2006-12-09 10:12:21 | ドキュメント
バックパックを背負った日本人の学生が、若さのみを武器に怖いもの知らずで世界各地を歩き回っている姿は、今や何ら珍しくはなくなった。
中には現地で配偶者を得たり、住み着いてしまう者も少なくない。
タイでもヤワラー(中華街)やカワサン通り周辺の安価で泊まれるゲストハウスには、そのような各国の若者達が自国で得られない束の間の開放感を満喫している。
M氏もタイの魅力に取り憑かれたそんなタイ病患者の中の一人だが、彼は自由気ままな若者達とは少し違う。
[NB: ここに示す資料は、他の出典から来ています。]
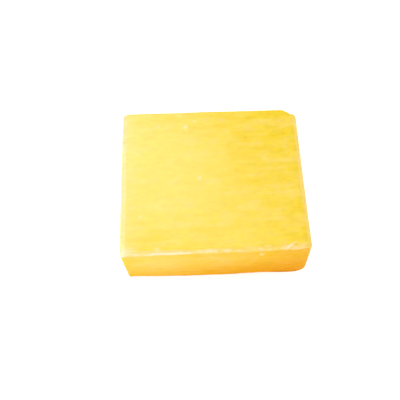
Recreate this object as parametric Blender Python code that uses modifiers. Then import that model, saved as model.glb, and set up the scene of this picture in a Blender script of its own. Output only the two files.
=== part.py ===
"""Detailing clay bar: one pressed block of soft yellow clay that lies on its flat base.

The bar is a single solid. The clay was kneaded, extruded, cut to length and pressed square, so every
edge is rounded, no two corners are quite alike, the front bellies and the right side is slightly
waisted. The top corner at the back right has been knocked flat.

Metres, +Z up. The origin is the middle of the base. +X runs along the bar, from the left end to the
right, and +Y from the front to the back.
"""

import math

import bmesh
import bpy
from mathutils import Vector

MM = 0.001

# The block, before its edges are rounded.
LENGTH = 72.0 * MM
DEPTH = 63.4 * MM
HEIGHT = 27.0 * MM

# How far each upright edge stands from the block's own (along X and Y), and its top from HEIGHT (Z).
# Each key says which edge: (right, back), 1 or -1 each way.
CORNER_SHIFT = {
    (-1, -1): Vector((0.0, 0.2, -0.9)) * MM,
    (1, -1): Vector((0.0, -0.1, 1.0)) * MM,
    (-1, 1): Vector((-0.3, 0.3, 0.4)) * MM,
    (1, 1): Vector((-0.3, -0.4, -0.4)) * MM,
}

# Soft, shallow curves of the faces, each measured at the middle of its face.
TOP_CROWN = 0.25 * MM
FRONT_BELLY = 0.5 * MM
LEFT_BELLY = 0.25 * MM
RIGHT_WAIST = 0.35 * MM

# Radii of the rounded edges.
UPRIGHT_ROUND = 1.2 * MM
RIM_ROUND = 1.1 * MM
ROUND_SEGMENTS = 4

# The knocked corner is a plane through this point that faces this way, cut with a block of this size.
KNOCK_THROUGH = Vector((30.8, 31.8, 26.6)) * MM
KNOCK_FACING = Vector((0.54, 0.76, 0.36)).normalized()
KNOCK_BLOCK = 30.0 * MM

# Each side of the block is a grid of this many cells each way, which lets it curve.
GRID_CELLS = 6

CLAY_COLOUR = (0.95, 0.66, 0.10, 1.0)
CLAY_ROUGHNESS = 0.45


def clear_scene():
    """Remove every object that is already in the scene."""
    for old in list(bpy.data.objects):
        bpy.data.objects.remove(old, do_unlink=True)


def new_collection(name):
    """Make a collection in the scene."""
    collection = bpy.data.collections.new(name)
    bpy.context.scene.collection.children.link(collection)
    return collection


def clay_material():
    """Yellow clay: an opaque, slightly waxy compound of resin and fine powder."""
    material = bpy.data.materials.new("yellow_clay")
    material.use_nodes = True
    shader = material.node_tree.nodes["Principled BSDF"]
    shader.inputs["Base Color"].default_value = CLAY_COLOUR
    shader.inputs["Roughness"].default_value = CLAY_ROUGHNESS
    shader.inputs["Metallic"].default_value = 0.0
    return material


def corner_shift(right, back):
    """Blend the four corners' shifts over the bar: right and back run from -1 to 1."""
    total = Vector((0.0, 0.0, 0.0))
    for (corner_right, corner_back), shift in CORNER_SHIFT.items():
        share = (1 + corner_right * right) * (1 + corner_back * back) / 4
        total += share * shift
    return total


def pressed(point):
    """Take a point of the cube that spans -1 to 1 to its place on the pressed bar."""
    right, back, up = point
    mid_right = 1 - right * right
    mid_back = 1 - back * back
    mid_up = 1 - up * up
    above_base = (up + 1) / 2
    shift = corner_shift(right, back)

    x = right * LENGTH / 2 + shift.x
    x -= LEFT_BELLY * mid_back * mid_up * max(0.0, -right)
    x -= RIGHT_WAIST * mid_back * max(0.0, right)

    y = back * DEPTH / 2 + shift.y
    y -= FRONT_BELLY * mid_right * max(0.0, -back)

    height = HEIGHT + shift.z + TOP_CROWN * mid_right * mid_back
    return Vector((x, y, above_base * height))


def is_upright(edge):
    """Say whether an edge of the undeformed cube is part of one of its four upright edges."""
    low, high = (vertex.co for vertex in edge.verts)
    return low.xy == high.xy and min(abs(low.x), abs(low.y)) == 1.0


def pressed_block(name):
    """Make the bar's mesh: a gridded cube, its upright edges marked, pressed to shape."""
    grid = bmesh.new()
    bmesh.ops.create_cube(grid, size=2.0)
    bmesh.ops.subdivide_edges(grid, edges=grid.edges[:], cuts=GRID_CELLS - 1, use_grid_fill=True)
    marks = grid.edges.layers.float.new("bevel_weight_edge")
    for edge in grid.edges:
        edge[marks] = 1.0 if is_upright(edge) else 0.0
    for vertex in grid.verts:
        vertex.co = pressed(vertex.co)
    mesh = bpy.data.meshes.new(name)
    grid.to_mesh(mesh)
    grid.free()
    return mesh


def round_edges(block):
    """Round the marked upright edges, and then the rims of the top and the base."""
    uprights = block.modifiers.new("rounded_uprights", "BEVEL")
    uprights.limit_method = "WEIGHT"
    uprights.width = UPRIGHT_ROUND
    uprights.segments = ROUND_SEGMENTS

    rims = block.modifiers.new("rounded_rims", "BEVEL")
    rims.limit_method = "ANGLE"
    rims.angle_limit = math.radians(60)
    rims.width = RIM_ROUND
    rims.segments = ROUND_SEGMENTS


def knock_corner(block, cutters):
    """Cut the knocked corner flat."""
    bpy.ops.mesh.primitive_cube_add(size=KNOCK_BLOCK)
    cutter = bpy.context.object
    cutter.name = "corner_cutter"
    cutter.location = KNOCK_THROUGH + KNOCK_FACING * KNOCK_BLOCK / 2
    cutter.rotation_mode = "QUATERNION"
    cutter.rotation_quaternion = KNOCK_FACING.to_track_quat("Z", "Y")
    cutter.hide_render = True
    cutter.display_type = "WIRE"
    for collection in cutter.users_collection:
        collection.objects.unlink(cutter)
    cutters.objects.link(cutter)
    cut = block.modifiers.new("knocked_corner", "BOOLEAN")
    cut.operation = "DIFFERENCE"
    cut.object = cutter


def settle_on_origin(block):
    """Move the mesh so that the finished bar's box stands on the origin, centred over it."""
    evaluated = block.evaluated_get(bpy.context.evaluated_depsgraph_get())
    corners = [vertex.co for vertex in evaluated.data.vertices]
    middle_x = (min(c.x for c in corners) + max(c.x for c in corners)) / 2
    middle_y = (min(c.y for c in corners) + max(c.y for c in corners)) / 2
    base_z = min(c.z for c in corners)
    for vertex in block.data.vertices:
        vertex.co -= Vector((middle_x, middle_y, base_z))


def make_clay_bar(collection, cutters):
    """Build the whole bar, which is one piece of clay."""
    block = bpy.data.objects.new("clay_bar", pressed_block("clay_bar"))
    collection.objects.link(block)
    block.data.materials.append(clay_material())
    block.data.shade_smooth()
    round_edges(block)
    settle_on_origin(block)
    knock_corner(block, cutters)


def main():
    """Clear the scene and build the bar in its own collection."""
    clear_scene()
    make_clay_bar(new_collection("detailing_clay_bar"), new_collection("cutters"))


main()
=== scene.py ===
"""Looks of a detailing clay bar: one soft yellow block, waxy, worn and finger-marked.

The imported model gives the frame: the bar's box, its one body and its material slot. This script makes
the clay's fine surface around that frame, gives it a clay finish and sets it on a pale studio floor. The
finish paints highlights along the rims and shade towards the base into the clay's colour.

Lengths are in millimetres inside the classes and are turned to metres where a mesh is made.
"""

import logging
import math
from dataclasses import dataclass, field
from enum import Enum
from typing import Any, ClassVar

import bpy
import numpy as np
from mathutils import Matrix, Vector, noise

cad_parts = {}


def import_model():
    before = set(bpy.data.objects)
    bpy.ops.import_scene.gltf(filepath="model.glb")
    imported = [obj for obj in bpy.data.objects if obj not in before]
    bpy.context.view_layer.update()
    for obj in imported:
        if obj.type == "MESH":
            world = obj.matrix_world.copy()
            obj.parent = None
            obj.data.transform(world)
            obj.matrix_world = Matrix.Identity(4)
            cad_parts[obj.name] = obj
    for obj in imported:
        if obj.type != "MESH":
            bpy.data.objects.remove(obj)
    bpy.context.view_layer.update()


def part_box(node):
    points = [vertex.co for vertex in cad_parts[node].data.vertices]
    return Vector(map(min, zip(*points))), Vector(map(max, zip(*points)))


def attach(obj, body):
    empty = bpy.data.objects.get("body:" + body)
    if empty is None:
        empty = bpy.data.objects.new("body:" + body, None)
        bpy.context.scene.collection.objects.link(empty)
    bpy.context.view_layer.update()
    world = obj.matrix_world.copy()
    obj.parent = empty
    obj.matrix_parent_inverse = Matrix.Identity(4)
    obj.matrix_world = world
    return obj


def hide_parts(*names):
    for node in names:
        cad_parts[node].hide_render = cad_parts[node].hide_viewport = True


MM = 0.001
# Names of the mesh attributes: the first holds pale crumbs and patches with painted highlights and sheen,
# the second painted shade.
PALE_AND_HIGHLIGHT_ATTRIBUTE = "pale_and_highlight"
SHADE_ATTRIBUTE = "deep"
TINY = 1e-9
LOG = logging.getLogger("clay_bar")


def linear(hex_colour: str) -> tuple[float, float, float, float]:
    """Turn an sRGB colour to the linear values that shaders read, by the sRGB standard's formula.

    Args:
        hex_colour: six hex digits, such as "F2B81E".

    Returns:
        Linear red, green and blue with an alpha of 1.
    """
    values = []
    for start in (0, 2, 4):
        part = int(hex_colour[start:start + 2], 16) / 255
        values.append(part / 12.92 if part <= 0.04045 else ((part + 0.055) / 1.055) ** 2.4)
    return (values[0], values[1], values[2], 1.0)


def smooth(edge_0: float, edge_1: float, value: np.ndarray) -> np.ndarray:
    """Ease from 0 at edge_0 to 1 at edge_1.

    Args:
        edge_0: the value that gives 0.
        edge_1: the value that gives 1, which may be the lower one.
        value: the values to ease.

    Returns:
        The eased values, each from 0 to 1.
    """
    share = np.clip((value - edge_0) / (edge_1 - edge_0), 0.0, 1.0)
    return share * share * (3 - 2 * share)


def cloud(points: np.ndarray, grain: tuple[float, float, float], seed: float) -> np.ndarray:
    """Read smooth noise at each point.

    Args:
        points: places in millimetres, one row each.
        grain: the size in millimetres of a lump along X, Y and Z.
        seed: shifts the pattern, so that two clouds of one grain differ.

    Returns:
        A value from about -1 to 1 at each point.
    """
    scaled = points / np.array(grain) + seed
    return np.array([noise.noise(Vector(place)) for place in scaled])


def add_node(
    tree: bpy.types.NodeTree,
    kind: str,
    settings: dict[str, Any] | None = None,
    inputs: dict[str | int, Any] | None = None,
) -> bpy.types.Node:
    """Add a node with its settings, and fill or link its inputs.

    Args:
        tree: the node tree to add to.
        kind: the node's class name without "ShaderNode", such as "TexNoise".
        settings: the node's own properties by name.
        inputs: for each input, by name or number, a value or the output socket that feeds it.

    Returns:
        The new node.
    """
    node = tree.nodes.new("ShaderNode" + kind)
    for name, value in (settings or {}).items():
        setattr(node, name, value)
    for name, value in (inputs or {}).items():
        if isinstance(value, bpy.types.NodeSocket):
            tree.links.new(value, node.inputs[name])
        else:
            node.inputs[name].default_value = value
    return node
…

彼には責任を持つべき妻も子供もある40代後半の中年なのである。
M氏は日本では手っ取り早く稼げる肉体労働で汗を流し、その資金を元に来タイする。
航空券は前回の旅行時にバンコクで購入したディスカウント・チケットを利用している。
ビザ期限一杯の3ヶ月間は帰国しない。
そのような生活をもう3年以上も続けている。
M氏がいない間、日本でパートタイマーとして働いている奥さんには、将来計画している貿易の調査のと偽って来タイしているという。
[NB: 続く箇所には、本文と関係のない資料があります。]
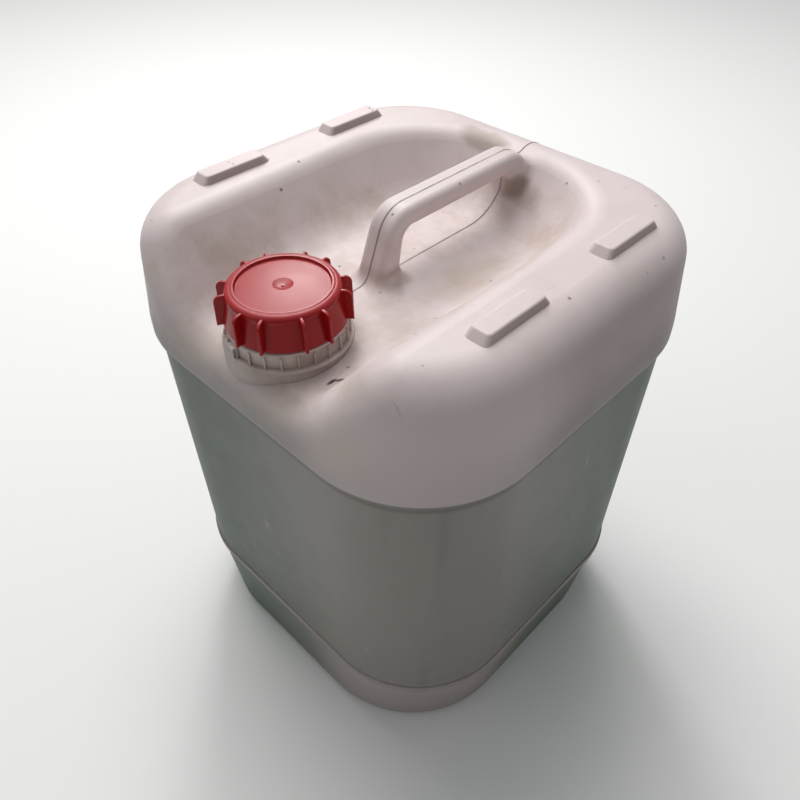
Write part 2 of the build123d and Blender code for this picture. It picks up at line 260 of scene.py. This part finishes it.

そんな彼の生活は、あるいはバックパッカーの若者たち以上にみすぼらしいかもしれない。
ヤワラーにある一泊250バーツの旅社に泊まり、一杯30バーツの汁そばか焼き飯を食べ、酒はメーコンを愛飲しており、無駄使いは一切しない。
タニヤやスクンビット、シーロム通りなどには行ったことはない。
長期滞在している割には、一般の日本人旅行者と出会うことはほとんどないし、旅社にいる同じような目的で来ている若者と食堂で出会って会話することもあるが、年齢差のためそれほど親しくなることもない。
それでM氏は毎日何をしているのか。
どうしてそれほどタイに執着するのかというと、彼のタイでの目的はとにかく女性のみ。
まるで日課のように毎日欠かさず遊んでいる。
妻子持ちでお世辞にも良い男とは言えない彼にとって、若い女と気兼ねなく遊べるこのタイはまさに天国にも思えるのであった。
しかも彼はヤワラーでタイ人相手に商売をしているような女としか遊ばないので、料金も200バーツ強と格安である。
悪い女に持ち物を盗まれたり、可愛そうな身の上話を涙ながらに語られ、巧みに金銭をせびられたことも何度かあるが、今まで大した問題もなく快適なヤワラーの旅社生活を送ってきた。
だがそんな彼も決して家族を忘れてタイにのめり込んでいる訳ではない。
滞在期限が来て帰国する際には普通の父親に戻り、妻子のために沢山のお土産を買って帰り、日本では子供とよく遊ぶいい父親であるという。